"""
This example shows how to add spatial data to an information retrieval
system.  Such systems work by converting documents into a collection of
"index terms" (e.g., representing words or phrases), and then building an
"inverted index" that maps each term to a list of documents (and document
positions) where that term occurs.

This example shows how to convert spatial data into index terms, which can
then be indexed along with the other document information.

This is a port of the C++ term_index.cc example for the Python API.
"""
import argparse
from collections import defaultdict

import pywraps2 as s2


def main():
    parser = argparse.ArgumentParser(
        description=(
            "This example shows how to convert spatial data into index terms, "
            "which can then be indexed along with the other document "
            "information."
        )
    )
    parser.add_argument(
        '--num_documents', type=int, default=10000, help="Number of documents"
    )
    parser.add_argument(
        '--num_queries', type=int, default=10000, help="Number of queries"
    )
    parser.add_argument(
        '--query_radius_km', type=float, default=100,
        help="Query radius in kilometers"
    )

    args = parser.parse_args()

    # A prefix added to spatial terms to distinguish them from other index terms
    # (e.g. representing words or phrases).
    PREFIX = "s2:"

    # Create a set of "documents" to be indexed.  Each document consists of a
    # single point.  (You can easily substitute any S2Region type here, or even
    # index a mixture of region types using S2Region.  Other
    # region types include polygons, polylines, rectangles, discs, buffered
    # geometry, etc.)
    documents = []
    for i in range(args.num_documents):
        documents.append(s2.S2Testing.RandomPoint())

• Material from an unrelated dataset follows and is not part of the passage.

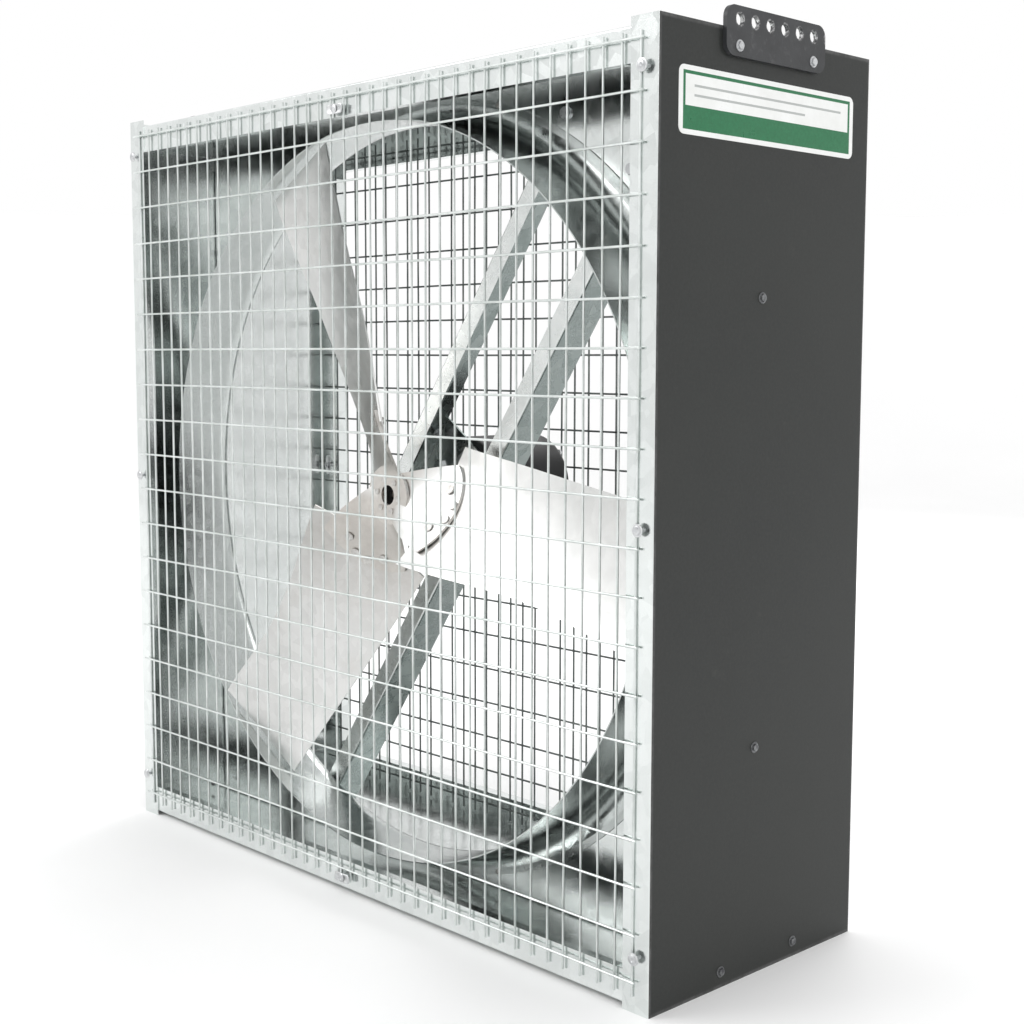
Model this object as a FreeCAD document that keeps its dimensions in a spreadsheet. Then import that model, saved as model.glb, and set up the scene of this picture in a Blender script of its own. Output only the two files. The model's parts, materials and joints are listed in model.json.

    # We use a dict as our inverted index.  The key is an index term, and
    # the value is the set of "document ids" where this index term is present.
    index = defaultdict(set)

    # Create an indexer suitable for an index that contains points only.
    # (You may also want to adjust min_level() or max_level() if you plan
    # on querying very large or very small regions.)
    indexer = s2.S2RegionTermIndexer()
    indexer.set_index_contains_points_only(True)

    # Add the documents to the index.
    for docid, index_region in enumerate(documents):
        for term in indexer.GetIndexTerms(index_region, PREFIX):
            index[term].add(docid)

    # Convert the query radius to an angle representation.
    radius = s2.S1Angle.Radians(s2.S2Earth.KmToRadians(args.query_radius_km))

    # Count the number of documents (points) found in all queries.
    num_found = 0
    for i in range(args.num_queries):
        # Choose a random center for query.
        query_region = s2.S2Cap(s2.S2Testing.RandomPoint(), radius)

        # Convert the query region to a set of terms, and compute the union of
        # the document ids associated with those terms.  (An actual information
        # retrieval system would do something more sophisticated.)
        candidates = set()
        for term in indexer.GetQueryTerms(query_region, PREFIX):
            candidates |= index[term]

        # "candidates" now contains all documents that intersect the query
        # region, along with some documents that nearly intersect it.  We can
        # prune the results by retrieving the original "document" and checking
        # the distance more precisely.
        result = []
        for docid in candidates:
            if query_region.Contains(documents[docid]):
                result.append(docid)

        # Now do something with the results (in this example we just count
        # them).
        num_found += len(result)

    print("Found %d points in %d queries" % (num_found, args.num_queries))


if __name__ == "__main__":
    main()